Anyone want a hack up a manifold and put a maf sensor in each runner? Would be probably the only real test we can do haha

the manifold influences cylinder pressure downstream of it which then influences how the manifold itself behaves. this is why OEMs now model pistons and moving boundaries but who's got a super computer on hand...

can you plot each runner mass flow superimposed on a graph and also total mass flowed during one cycle for each runner?? i'm curious how uneven
the distribution is

information? Where?

All I'm saying is a 1d analysis shows that the manifold itself has everything to do with how the piston draws and how long for. So comparing two manifolds with an identical piston draw using cfd like this may lead you up the garden path depending on the manifold details that you change or are comparing.

So sound in the intake doesn't work like exhaust? I was more implying the sound waves helping, as in many tuned runner manifolds (like **choke, choke** GM's "TPI").

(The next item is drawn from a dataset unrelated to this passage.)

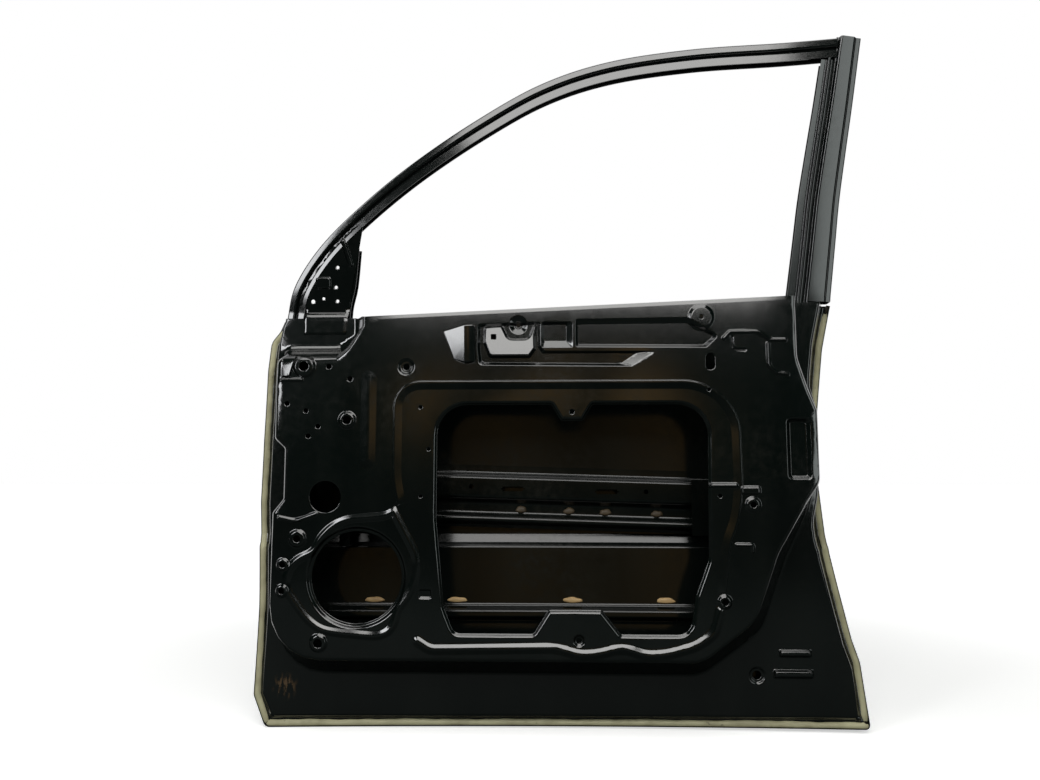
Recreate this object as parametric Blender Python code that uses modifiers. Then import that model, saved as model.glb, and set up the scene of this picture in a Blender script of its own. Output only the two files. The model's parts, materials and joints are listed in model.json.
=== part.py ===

We find a lot of cars in the late 70's into 80's had overly long runners. You have to remember that unleaded fuel was still new, emission control was becoming standard. All the MFGR's thoughts at the time were to make more TQ (long runner, small plenum), keep static CR low, and trapped mass high.

The link talks of Helmholtz resonance, which I am probably confusing with sound waves. Guess what I should have said is reversion. The intake and exhaust valves are open at the same time for most cams, so pressure (and sound) do escape back into the manifold. Not questioning your tests specifically, just wrapping my head around it all. It's easy to look at in Dynomation software, you can "freeze" the entire engine sim and see all the pressures (trapped mass, reversion, even air speed), problem is the inputs have to be extremely accurate and we haven't put all the m20 data in yet.

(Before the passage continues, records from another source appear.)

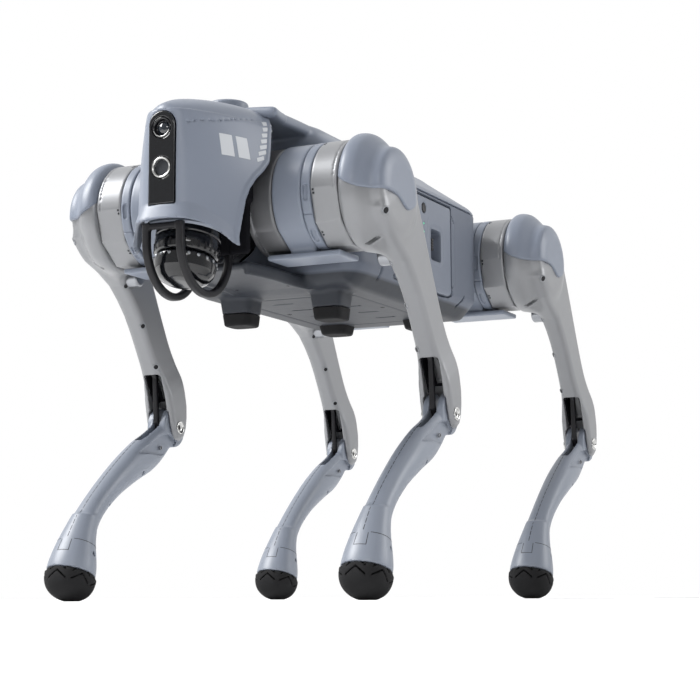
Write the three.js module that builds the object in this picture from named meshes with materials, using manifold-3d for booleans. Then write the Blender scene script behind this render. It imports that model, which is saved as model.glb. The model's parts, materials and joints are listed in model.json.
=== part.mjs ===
// A four-legged walking robot, standing. Millimetres, +X forward, +Y to its left, +Z up.
// The origin is on the ground below the middle of the trunk.
import * as THREE from "three";
import { mergeVertices } from "three/addons/utils/BufferGeometryUtils.js";
import Module from "manifold-3d";

const wasm = await Module();
wasm.setup();

// Driving dimensions of the stance and the legs.
const HIP_X = 193.4;
const HIP_Y = 46.5;
const LEG_LINK = 213;
const FOOT_R = 21.7;
const THIGH_PITCH = 32.35;
const KNEE_PITCH = -80.7;
const CRANK_PITCH = 21.35;
const CRANK_R = 13;
const FIT = 0.3;
const degrees = THREE.MathUtils.degToRad;
const CALF_PITCH = THIGH_PITCH + KNEE_PITCH;
const HIP_Z = LEG_LINK * (Math.cos(degrees(THIGH_PITCH)) + Math.cos(degrees(CALF_PITCH))) + FOOT_R;

// Outward stack of one leg, measured from its abduction axis.
const BARREL_IN = -17.5;
const CASING_OUT = 37.5;
const RING_OUT = 46.5;
const DRUM_OUT = 71.5;
const LEG_MID = 95.5;
const ARM_OUT = LEG_MID + 12;
const BARREL_R = 47;
const RING_R = 48;
const DRUM_R = 48;
const CHEEK = 15.4;
const ARM_HALF = 10;
const ROD_BEND = 20;
const CALF_HALF = 10;
const BOOT_TOP = 14;
const BOOT_PITCH = -20 - CALF_PITCH;

// Trunk.
const POD_HALF = 94.8;
const POD_END = 141;
const POD_MID_Z = 8;
const WALL = 2.5;
const SPLIT_Z = 42;
const BULKHEAD_X = 92;
const BULKHEAD = 5;
const BATTERY = { x: 66, back: -56, bottom: -50, top: 38 };
const ROOF_HALF = 42;
const HEAD_BACK = 230;
const VISOR = { half: 12, bottom: -21, top: 45, back: 317, face: 327.3 };
const EYE_R = 9;
const CAMERA_Z = 43;
const LAMP_Z = 9.5;
const LIDAR = { x: 283, z: -47, tilt: 13 };
const HOOP = { x: 282, y: 16, z: -50, along: 39, drop: 39, bar: 8 };

// ---- Geometry helpers: three.js geometry in, solids out ----

function solid(geometry) {
  const bare = geometry.clone();
  bare.deleteAttribute("normal");
  bare.deleteAttribute("uv");
  const merged = mergeVertices(bare, 1e-4);
  return new wasm.Manifold(new wasm.Mesh({
    numProp: 3,
    vertProperties: merged.attributes.position.array,
    triVerts: new Uint32Array(merged.index.array),
  }));
}

function join(...solids) {
  return solids.reduce((all, one) => all.add(one));
}

function cut(body, ...tools) {
  return tools.reduce((left, tool) => left.subtract(tool), body);
}

function block([x0, x1], [y0, y1], [z0, z1]) {
  const box = new THREE.BoxGeometry(x1 - x0, y1 - y0, z1 - z0);
  return solid(box.translate((x0 + x1) / 2, (y0 + y1) / 2, (z0 + z1) / 2));
}

function drum(axis, from, to, radius, centre = [0, 0], sides = 20) {
  const cylinder = new THREE.CylinderGeometry(radius, radius, to - from, sides);
  cylinder.translate(0, (from + to) / 2, 0);
  const [p, q] = centre;
  if (axis === "x") cylinder.rotateZ(-Math.PI / 2).translate(0, p, q);
  if (axis === "y") cylinder.translate(p, 0, q);
  if (axis === "z") cylinder.rotateX(Math.PI / 2).translate(p, q, 0);
  return solid(cylinder);
}

// A profile of [radius, height] points turned about the Y axis.
function turned(profile, sides = 20) {
  return solid(new THREE.LatheGeometry(profile.map(([r, h]) => new THREE.Vector2(r, h)), sides));
}

// A closed outline in (x, z), extruded along Y.
function sideways(shape, y0, y1, curve = 6) {
  const slab = new THREE.ExtrudeGeometry(shape, { depth: y1 - y0, bevelEnabled: false, curveSegments: curve });
  return solid(slab.rotateX(Math.PI / 2).translate(0, y1, 0));
}

// A closed outline in (y, z), extruded along X.
function forwards(shape, x0, x1, curve = 6) {
  const slab = new THREE.ExtrudeGeometry(shape, { depth: x1 - x0, bevelEnabled: false, curveSegments: curve });
  const turn = new THREE.Matrix4().makeBasis(
    new THREE.Vector3(0, 1, 0), new THREE.Vector3(0, 0, 1), new THREE.Vector3(1, 0, 0));
  return solid(slab.applyMatrix4(turn).translate(x0, 0, 0));
}

// Superellipse sections strung along X or Z: each has a place, two half sizes and two offsets.
function loft(axis, sections, sides = 16) {
  const tube = new THREE.CylinderGeometry(1, 1, 1, sides, sections.length - 1);
  const place = tube.attributes.position;
  for (let i = 0; i < place.count; i += 1) {
    const section = sections[Math.round((place.getY(i) + 0.5) * (sections.length - 1))];
    const { at, a, b, u = 0, v = 0, power = 2 } = section;
    const angle = Math.atan2(place.getX(i), place.getZ(i));
    const reach = Math.hypot(place.getX(i), place.getZ(i));
    const round = (value) => Math.sign(value) * Math.abs(value) ** (2 / power) * reach;
    const p = u + a * round(Math.cos(angle));
    const q = v + b * round(Math.sin(angle));
    if (axis === "x") place.setXYZ(i, at, p, q);
    else place.setXYZ(i, p, q, at);
  }
  return solid(tube);
}

function outline(start, steps) {
  const shape = new THREE.Shape();
  shape.moveTo(...start);
  steps(shape);
  shape.closePath();
  return shape;
}

function slotOutline(halfWidth, bottom, top) {
  return outline([-halfWidth, bottom], (s) => {
    s.lineTo(halfWidth, bottom);
    s.lineTo(halfWidth, top);
    s.absarc(0, top, halfWidth, 0, Math.PI, false);
  });
}

function placed(body, { x = 0, y = 0, z = 0, pitch = 0 }) {
  return body.rotate([0, pitch, 0]).translate([x, y, z]);
}

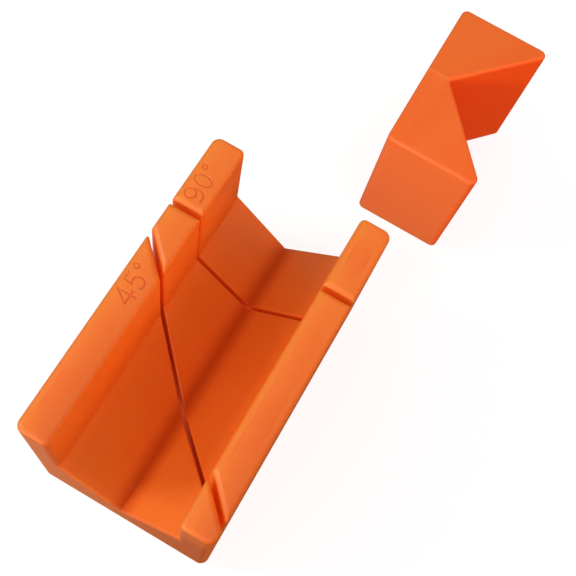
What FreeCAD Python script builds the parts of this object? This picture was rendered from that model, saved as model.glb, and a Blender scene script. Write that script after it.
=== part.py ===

Have you calculated/measured the length and volume of the m20 runners?

You're right about the only way to truly tell would be to have a MAF on each cylinder. Would be a really cool/fun analysis.

Earlier you mentioned a cam on a flow bench, but overlap wouldn't work well in a static situation. We attach manifolds more to see how the intake port reacts to the intended manifold. Bare head flow is not always a great indication. You might gain xx flow on a bare head and a different port shape might actually work better once it's all bolted up.

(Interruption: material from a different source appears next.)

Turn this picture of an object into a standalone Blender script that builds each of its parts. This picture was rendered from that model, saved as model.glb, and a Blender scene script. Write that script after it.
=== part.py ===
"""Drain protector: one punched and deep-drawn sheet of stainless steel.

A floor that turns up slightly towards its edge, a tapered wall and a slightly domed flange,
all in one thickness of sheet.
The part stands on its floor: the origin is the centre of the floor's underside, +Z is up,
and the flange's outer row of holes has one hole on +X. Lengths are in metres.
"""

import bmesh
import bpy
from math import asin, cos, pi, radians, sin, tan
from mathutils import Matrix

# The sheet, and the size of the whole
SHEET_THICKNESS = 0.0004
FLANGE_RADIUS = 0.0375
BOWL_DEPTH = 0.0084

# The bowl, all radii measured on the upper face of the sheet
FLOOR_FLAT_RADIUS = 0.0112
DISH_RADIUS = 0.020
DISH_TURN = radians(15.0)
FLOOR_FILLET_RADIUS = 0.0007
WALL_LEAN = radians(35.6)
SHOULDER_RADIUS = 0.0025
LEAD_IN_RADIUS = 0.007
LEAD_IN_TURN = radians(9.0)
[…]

The biggest surprise we had on the m20 is no mater the seat cut, +1mm valves make them flow worse until the port is worked over.

the first thing to remember is the next cycle depends on what happens on the previous one. So If the manifold behaves differently then it causes different cylinder filling meaning there is a different amount of mass trapped in the cylinder during combustion.

So given there is different amount mass to expel this will blow down differently which produces a different exhaust pressure during overlap and different residual cylinder pressure at IVO.

The overlap starts flow into the cylinder so certain manifolds might not fill well early in the cycle because it changes overlap but make up for it elsewhere. Without modelling the whole has dynamics you can't compare different manifolds unless the changes are subtle because the assumption that cylinder draw is the same is rarely correct.

If you wanted to develop a manifold using engineering and physics start with 1d to get areas, lengths, volumes and plenum configuration. Then once you've got that start looking at the 3D effects that cfd gives using data from 1d as the input . This is my opinion.

I agree,

This is the reason that most 1D flow simulations (Ricardo wave etc.) use iterative solves.

You can easily get numbers that *look* correct by doing some excel hack job (not implying that anyone here is doing that though) but to even get a ball park of real cylinder filling characteristics you need to be doing all kinds of calculations regarding compressible fluids pertaining to the densities, velocities (inc. gas reversion) etc. all particularly important when dealing with a shared plenum as the pressure waves induced WILL cause massive changes in local pressures (if utilized properly).

Each property plays a small but critical part in the accurate determination of mass flow rate, which in the end is all we really care about.

Also, a MAF on each cylinder is probably not going to easily work (or accurately) on anything but a bloody expensive one! There is a lag time in the sensor as well as effectively a minimum amount of time of flow to determine the mass flow rate, as you are relying on the air moving past to introduce some temperature delta on a thermally monitored/controlled device (Hotwire/film etc.). I would LOVE to see if someone can do it though :D

I understand where @squid is coming from too. He is looking at the engine as a vacuum pump as it it will essentially generate an approximately fixed level of vacuum at X point in time. The only issue I can see with this is the cylinder pressures are not exclusively generated from the piston displacement, but consist of the scavenging of the exhaust and the pulse tuning of the intake so on, which in a real performance application is life and death.

Definitely lots to think about! That's why I only use programs such as the Ricardo suite which are proven (through extensive peer reviewal and industry use) to provide accurate 1+D analysis :D

I came here to offer information for everyone based on months of work, research, and repeatable experiments. I guess i have nothing to offer those that already know everything. You guys are a riot.

Huh?

Told you I was just wrapping my head around what you are doing and what was involved.

It's ok I've been doing engineering simulation ( don't mix test and simulation terminology it's confusing anything within the software is not a test and doesn't measure anything unless you're doing a physical test or experiment.) for well over a decade so I actually know a thing or two about the approach for doing these things and getting them to match physical tests without it basically being a trial and error pretty picture generator.

You haven't done a good job explaining what you did with your boundary conditions but it sounds like it's just an assumption ( years ago when I used the older version of solidworks flow program which is what it looks like you might be using, it asked for pressure vs time table input which you could apply to the face being the outlet ). My assumption is its unlikely you've used a high speed pressure transducer to get real data at each crank angle and input this into the boundary condition as its expensive equipment. What did you input exactly and what format. So your assumption may not be right is all I'm saying, sometimes it doesn't matter if its just a relative comparison but It depends what you're actually hoping to get from the analysis. The true behaviour at the boundary is a lot more complicated than you think and if you don't capture this you might not get what you want from the analysis because of potentially false assumptions.